Volume 11, Issue 3, Oct 2004
Pages 347-362

  • DOI: 10.1080/09699080400200236
  • Print ISSN: 0969-9082
  • Online ISSN: 1747-5848

Of harlots and housewives: a feminist materialist critique of the writings of wollstonecraft

Abstract

The prostitute is a persistent, organising force in Wollstonecraft's writings, a fetishised figure as it were, whose repetitious recurrence betrays a conflicted attitude toward Wollstonecraft's endorsement of eradicating expressions of female sexuality. In A Vindication of the Rights of Woman (1792), the prostitute is also part of a rhetorical strategy: by drawing analogies between prostitutes and middle-class women, Wollstonecraft could present her radical attempt to restructure the English middle classes along gender lines as a conservative attempt to reform English society along class lines.

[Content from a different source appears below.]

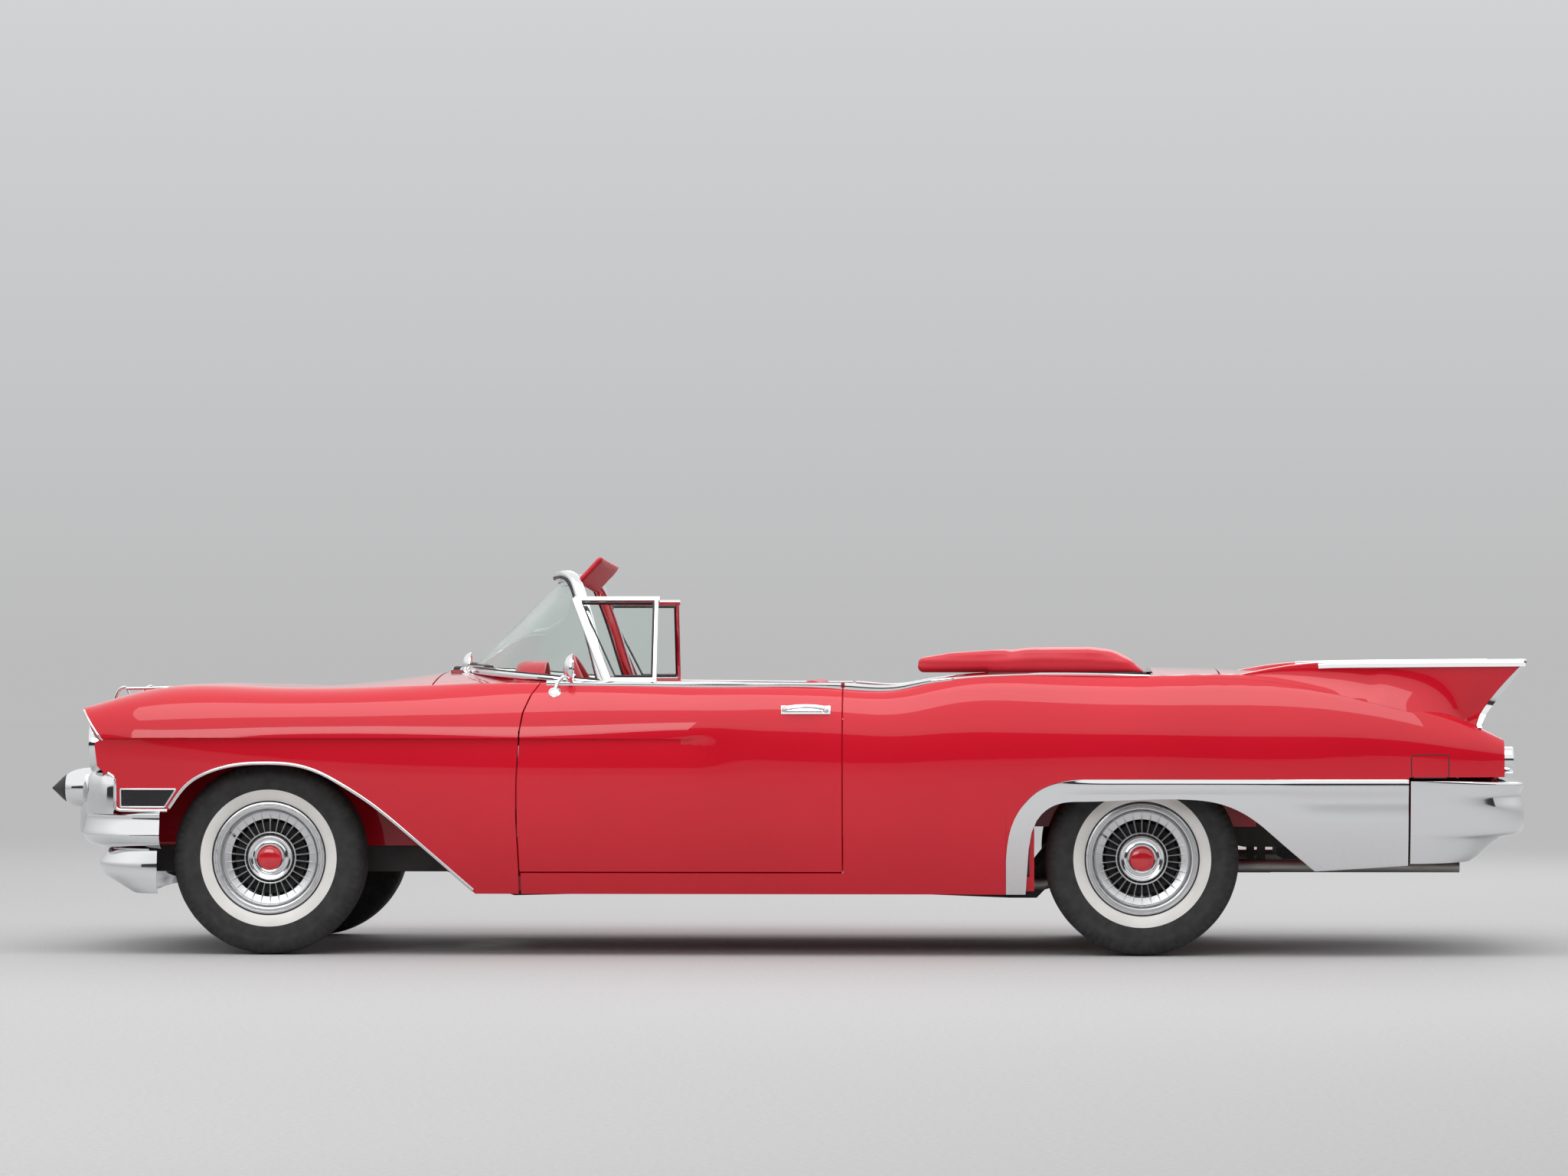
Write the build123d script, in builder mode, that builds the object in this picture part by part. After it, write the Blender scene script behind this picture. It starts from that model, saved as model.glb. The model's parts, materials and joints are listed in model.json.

It is a strategy that requires representing prostitutes as morally rather than materially endangered – a representation seriously at odds, it would seem, with Wollstonecraft's later Maria (1798), a text considerably less complicated by an appeal to cross-class female suffering than the earlier exegesis on female emancipation. Yet ultimately, in A Vindication and Maria both, working-class women, prostitutes included, are the mainstay of an envisioned society designed with the social and intellectual development of middle-class women in mind.